The standard-bearers of the right can caricature a profligate "nanny culture", where people are incapable of maintaining their stiff upper lips, so dependent are they on their personal trainers and life coaches. There must have been many satisfied viewers tuning in to see The New Servants on BBC2 last week, tutting as they saw the over-helped, impossibly posh Jo complain about not having enough "me time" while juggling a raft of domestic helpers. The extremes are easy to find.

On the left, the issue of getting help can be equally mired in concerns about exploitation and a return to a culture of masters and servants. But caricature is in play here too. There is not, as many who employ or are employed in the domestic sphere will testify, an inevitable relation between help and exploitation, just as there is not an inevitable link between concern for the self and selfishness. It is possible to have a generous and productive relationship with someone who works for you in the home.

But getting help, and the attendant pleasure of being free, is often most cruelly criticised by an envious attacker much closer to home, who is prone to glamorise a harassed kind of unhappiness. One can often detect the halo of martyrdom over discussions about how women "juggle" - a kind of satisfaction creeping into the despair at being stretched on all fronts.

Another report, also published on Tuesday, received next to no coverage. It calculated, from a smaller sample of 500 parents, that out of 7.95 million mothers in the UK with children below the age of 18, 4.6 million are in full-time employment.

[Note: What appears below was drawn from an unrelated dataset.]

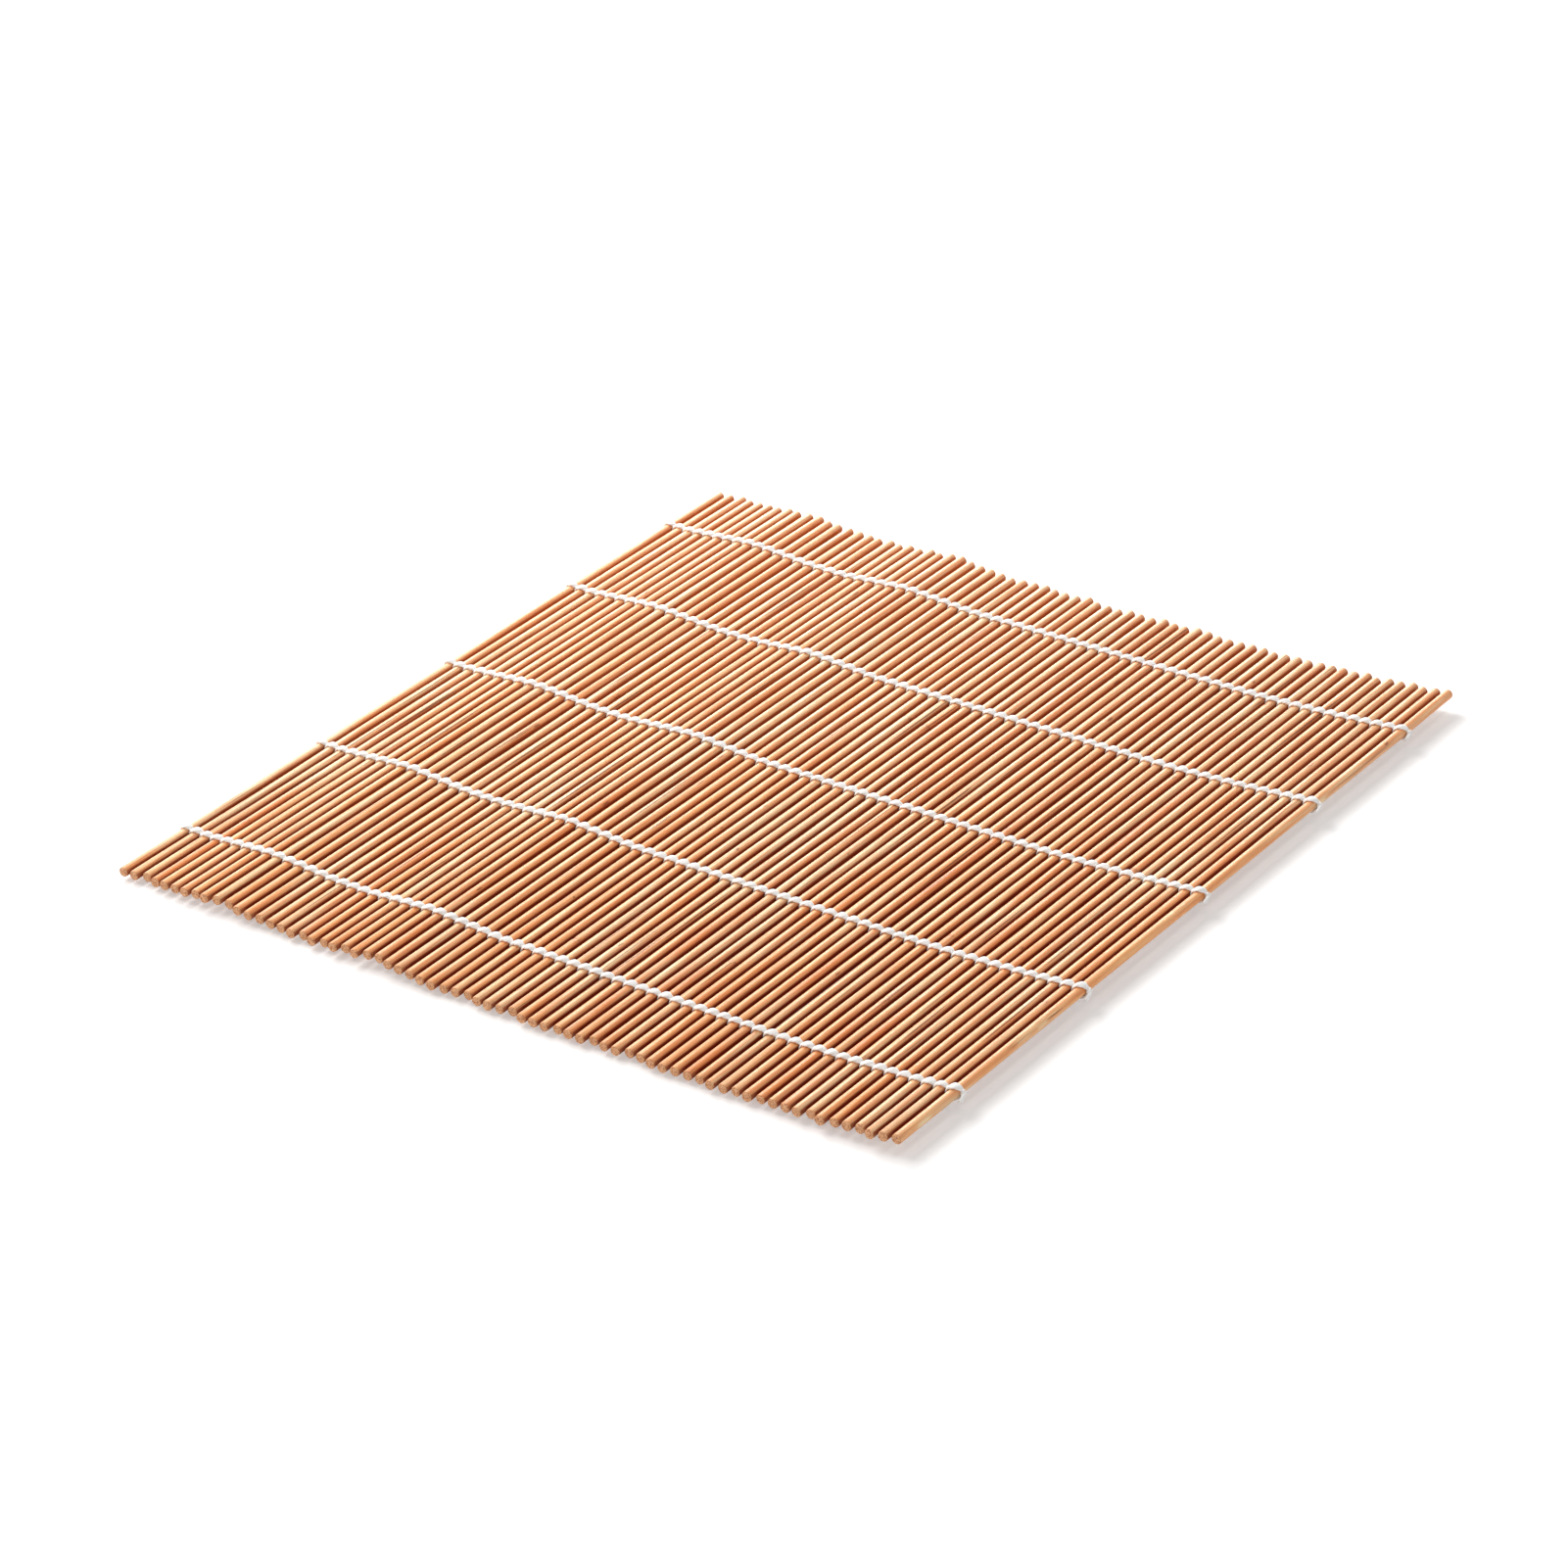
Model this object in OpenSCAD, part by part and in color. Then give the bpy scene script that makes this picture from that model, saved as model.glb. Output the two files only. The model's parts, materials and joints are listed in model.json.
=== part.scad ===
// Rolling mat for sushi: round bamboo sticks laid side by side and bound by five rows of twined
// cotton thread. The mat lies as it was left on a table, with two low waves and one edge a little
// raised. It rolls up about fold lines that run along the sticks, one between each two links.

/* [Sticks] */
// Length of a stick
stick_length = 240; // [200:1:280]
// Diameter of a stick
stick_d = 2.6; // [2.2:0.1:3.2]
// Bevel round the cut ends of a stick
end_bevel = 0.25; // [0.1:0.05:0.5]
// Most that one stick is shifted along its length
end_stray = 0.8; // [0:0.1:1.5]
// How far the sticks at the two edges are shifted past those in the middle
end_bow = 1; // [0:0.1:3]

/* [Binding] */
// Diameter of one strand of the thread
strand_d = 0.56; // [0.4:0.02:0.8]
// Clearance between a strand and the stick on each side of it
strand_clearance = 0.07; // [0.05:0.01:0.15]
// Clearance between two strands that pass each other between sticks
crossing_clearance = 0.34; // [0.3:0.02:0.5]
// How far a strand swells where the sticks squeeze it
squeeze_swell = 0.02; // [0.01:0.01:0.04]
// Length of a squeezed place along the strand
squeeze_length = 0.2; // [0.1:0.05:0.4]
// From the near ends of the sticks to the first row of thread
near_margin = 23.4; // [15:0.1:30]
// From the far ends of the sticks to the last row of thread
far_margin = 22.5; // [15:0.1:30]
// From each of the first three rows to the next
row_spacing = 50.5; // [40:0.5:52]
// Diameter of the knot that ends a row
knot_d = 1.5; // [1.2:0.1:2]
// How far a knot's centre stands out from the end of its row
knot_stand = 0.2; // [0:0.05:0.4]
// Length of the thread tail that hangs from a knot
tail_length = 3; // [1.5:0.1:3.5]
// Angle of a tail from straight up
tail_lean = 140; // [120:1:150]
// Angle of a tail about the upright, towards the near ends
tail_turn = -60; // [-80:1:-30]

/* [Links] */
// Number of links that the mat bends into
link_count = 23; // [14:1:23]
// Number of sticks in a link
link_sticks = 3; // [2:1:4]
// Gap in a strand where one link ends and the next begins
fold_gap = 0.2; // [0.15:0.01:0.3]
// Height of a fold line above the middle of the sticks
fold_height = 0.3; // [0.25:0.01:0.4]

/* [Resting shape] */
// Steepest tilt of the links in a wave, in degrees
wave_tilt = 6; // [0:0.5:8]
// Number of links from one foot of a wave to the other
wave_links = 4; // [2:2:6]
// First link of each wave, counted from 0
wave_starts = [1, 6];
// Tilt of the last link at the raised edge, in degrees
edge_tilt = 5; // [0:0.5:8]
// Number of links over which the raised edge climbs
edge_links = 5; // [3:1:8]

/* [Hidden] */
$fn = 32;
stray_seed = 7;
bamboo_tones = [[0.80, 0.56, 0.36], [0.74, 0.47, 0.29], [0.84, 0.62, 0.41]];
thread_tone = [0.95, 0.94, 0.92];

stick_r = stick_d / 2;
strand_r = strand_d / 2;
stick_count = link_count * link_sticks;
pitch = stick_d + strand_d + 2 * strand_clearance;
link_length = pitch * link_sticks;

// The two strands of a row lie this far to each side of it where they pass between two sticks
crossing_offset = strand_r + crossing_clearance / 2;
wrap_r = norm([pitch / 2, crossing_offset]);

row_y = [
    for (row = [0 : 3]) -stick_length / 2 + near_margin + row * row_spacing,
    stick_length / 2 - far_margin
];

// Shift of each stick along its length: a bow from edge to edge, and some stray
stray = rands(-end_stray, end_stray, stick_count, stray_seed);
function across(i) = 2 * i / (stick_count - 1) - 1;
stick_shift = [for (i = [0 : stick_count - 1]) end_bow * pow(across(i), 2) + stray[i]];

// Tilt of link k where the mat lies at rest, in degrees
function in_wave(k, start) = k >= start && k < start + wave_links;
function wave_part(k, start) = in_wave(k, start) ? sin(360 * (k - start + 0.5) / wave_links) : 0;
function edge_part(k) = max(0, k - (link_count - 1 - edge_links)) / edge_links;
function tilt(k) =
    wave_tilt * (wave_part(k, wave_starts[0]) + wave_part(k, wave_starts[1]))
    + edge_tilt * edge_part(k);

// Fold lines of the mat in X and Z: fold k lies before link k, and the last one ends the mat
middle_height = wrap_r + strand_r;
fold_x = [for (k = 0, x = 0; k <= link_count; x = x + link_length * cos(tilt(k)), k = k + 1) x];
fold_z = [
    for (k = 0, z = middle_height + fold_height; k <= link_count;
        z = z + link_length * sin(tilt(k)), k = k + 1) z
];

// The raised edge ends in the knots or in the tips of their tails
last_tilt = tilt(link_count - 1);
tail_along = [sin(tail_lean) * cos(tail_turn), sin(tail_lean) * sin(tail_turn), cos(tail_lean)];
function from_last_fold(x, z) = x * cos(last_tilt) - (z - fold_height) * sin(last_tilt);
knot_reach = from_last_fold(knot_stand, 0) + knot_d / 2;
tail_reach = from_last_fold(knot_stand + tail_length * tail_along.x, tail_length * tail_along.z) + strand_r;

// The origin lies under the middle of the mat
low_x = -strand_r;
high_x = fold_x[link_count] + max(knot_reach, tail_reach);
middle_x = (low_x + high_x) / 2;
middle_y = (min(stick_shift) + max(stick_shift)) / 2;

function two_digits(n) = n < 10 ? str("0", n) : str(n);
function slats_name(k) = str("slats_", two_digits(k + 1));
function binding_name(k) = str("binding_", two_digits(k + 1));

// Puts what is drawn along X from the start of a link, with the sticks' middle at Z 0, in its place
module in_link(k) {
    translate([fold_x[k] - middle_x, -middle_y, fold_z[k]])
        rotate([0, -tilt(k), 0])
            translate([0, 0, -fold_height])
                children();
}

// A round stick along Y, cut square with a small bevel at both ends
module stick() {
    rotate([90, 0, 0])
        rotate_extrude()
            polygon([
                [0, -stick_length / 2],
                [stick_r - end_bevel, -stick_length / 2],
                [stick_r, -stick_length / 2 + end_bevel],
                [stick_r, stick_length / 2 - end_bevel],
                [stick_r - end_bevel, stick_length / 2],
                [0, stick_length / 2]
            ]);
}

// The sticks of link k
module slats(k) {
    in_link(k)
        for (j = [0 : link_sticks - 1]) {
            i = k * link_sticks + j;
            color(bamboo_tones[i % len(bamboo_tones)])
                translate([(j + 0.5) * pitch, stick_shift[i], 0])
                    stick();
        }
}

// Half a turn of a strand over a stick (side 1) or under it (side -1), between two places along Y.
// A gap shortens the end where the strand passes to another link.
module half_turn(side, y_in, y_out, gap_in, gap_out) {
    turn_r = norm([pitch, y_out - y_in]) / 2;
    gap_angle = asin(fold_gap / 2 / turn_r);
    cut_in = gap_in ? gap_angle : 0;
    cut_out = gap_out ? gap_angle : 0;
    translate([0, (y_in + y_out) / 2, 0])
        rotate([0, 0, atan2(y_out - y_in, pitch)])
            rotate([side * 90, 0, 0])
                rotate([0, 0, cut_out])
                    rotate_extrude(angle = 180 - cut_in - cut_out)
                        translate([turn_r, 0])
                            circle(r = strand_r);
}

// Where a strand goes straight down or up through the gap between two sticks
module squeezed(y) {
    translate([pitch / 2, y, 0])
        cylinder(r = strand_r + squeeze_swell, h = squeeze_length, center = true);
}

// The two strands of a row around stick i: one passes over it and the other under it.
// They start as one loop round the first stick and meet again in the knot past the last.
module turns_round(i) {
    j = i % link_sticks;
    starts_mat = i == 0;
    ends_mat = i == stick_count - 1;
    for (side = [-1, 1])
        half_turn(
            side,
            starts_mat ? 0 : -side * crossing_offset,
            ends_mat ? 0 : side * crossing_offset,
            j == 0 && !starts_mat,
            j == link_sticks - 1 && !ends_mat
        );
    if (starts_mat)
        translate([-pitch, 0, 0])
            squeezed(0);
    if (j < link_sticks - 1)
        for (side = [-1, 1])
            squeezed(side * crossing_offset);
}

// The knot past the last stick, shaped to lie against it, and the tail of thread that it leaves
module knot_and_tail() {
    translate([link_length + knot_stand, 0, 0])
        difference() {
            union() {
                sphere(d = knot_d);
                rotate([0, tail_lean, tail_turn]) {
                    cylinder(r = strand_r, h = tail_length);
                    translate([0, 0, tail_length])
                        sphere(r = strand_r);
                }
            }
            translate([-knot_stand - pitch / 2, 0, 0])
                rotate([90, 0, 0])
                    cylinder(r = stick_r + strand_clearance, h = knot_d + 1, center = true);
        }
}

// The thread of all rows on link k
module binding(k) {
    color(thread_tone)
        in_link(k)
            for (y = row_y)
                translate([0, y, 0]) {
                    for (j = [0 : link_sticks - 1])
                        translate([(j + 0.5) * pitch, 0, 0])
                            turns_round(k * link_sticks + j);
                    if (k == link_count - 1)
                        knot_and_tail();
                }
}

for (k = [0 : link_count - 1]) {
    slats(k);
    binding(k);
}
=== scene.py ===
"""Looks of the sushi rolling mat: bamboo sticks, twined cotton thread, studio floor, light and camera."""

import json
import math

import bpy
import numpy as np
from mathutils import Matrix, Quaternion, Vector

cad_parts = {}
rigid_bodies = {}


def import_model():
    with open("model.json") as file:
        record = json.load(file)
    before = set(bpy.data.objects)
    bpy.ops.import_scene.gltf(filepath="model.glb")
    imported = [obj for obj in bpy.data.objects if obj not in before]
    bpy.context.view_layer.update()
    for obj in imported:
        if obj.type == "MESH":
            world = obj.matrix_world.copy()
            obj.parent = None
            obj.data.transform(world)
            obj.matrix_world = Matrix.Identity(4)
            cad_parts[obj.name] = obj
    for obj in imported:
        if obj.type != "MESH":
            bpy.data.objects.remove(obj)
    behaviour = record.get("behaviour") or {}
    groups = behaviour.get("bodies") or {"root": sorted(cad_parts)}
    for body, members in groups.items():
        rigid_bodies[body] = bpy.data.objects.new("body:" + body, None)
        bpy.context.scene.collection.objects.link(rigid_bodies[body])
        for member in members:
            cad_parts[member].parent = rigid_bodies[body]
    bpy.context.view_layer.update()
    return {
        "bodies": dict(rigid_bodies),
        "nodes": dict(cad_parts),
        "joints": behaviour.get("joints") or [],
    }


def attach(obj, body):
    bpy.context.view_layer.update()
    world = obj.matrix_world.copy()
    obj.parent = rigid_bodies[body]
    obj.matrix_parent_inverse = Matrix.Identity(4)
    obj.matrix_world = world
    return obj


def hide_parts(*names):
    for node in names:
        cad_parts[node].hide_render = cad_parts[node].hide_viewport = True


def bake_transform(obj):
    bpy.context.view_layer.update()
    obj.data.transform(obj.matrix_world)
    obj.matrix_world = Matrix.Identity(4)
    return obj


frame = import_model()

# Sizes of the CAD part, in millimetres
MM = 0.001
LINK_COUNT = len(frame["bodies"])
LINK_STICKS = 3
STICK_COUNT = LINK_COUNT * LINK_STICKS
LAST_LINK = LINK_COUNT - 1
LAST_STICK = STICK_COUNT - 1
STICK_R = 1.3
PITCH = 3.3
LINK_LENGTH = PITCH * LINK_STICKS
FOLD_HEIGHT = 0.3
CROSSING_OFFSET = 0.45
FIRST_ROW_Y = -97.103
ROW_SPACING = 50.5
LAST_ROW_Y = 96.997
ROW_Y = [FIRST_ROW_Y + row * ROW_SPACING for row in range(4)] + [LAST_ROW_Y]

# Tilt of the first and the last link at rest, in degrees
FIRST_TILT = 0
LAST_TILT = 5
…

The survey, by Sainsbury's bank, found that working mothers have just over five-and-a-half hours a week to themselves. This falls to four hours for those in full-time work. It found that working women spend an average of 64 hours a week on housework, worth around €679 if you paid someone else to do it.

Is it really helpful to demonise those who would like more than four hours a week to themselves? Does it assist anyone - children in particular - to idealise a state of harassment? Or is it simply another opportunity to moralise about women's access to choice?

Ms Salzman complains: "Today, women's lib means wanting to be liberated from the intense pressures of the modern-day working mum." Well, who wouldn't want that?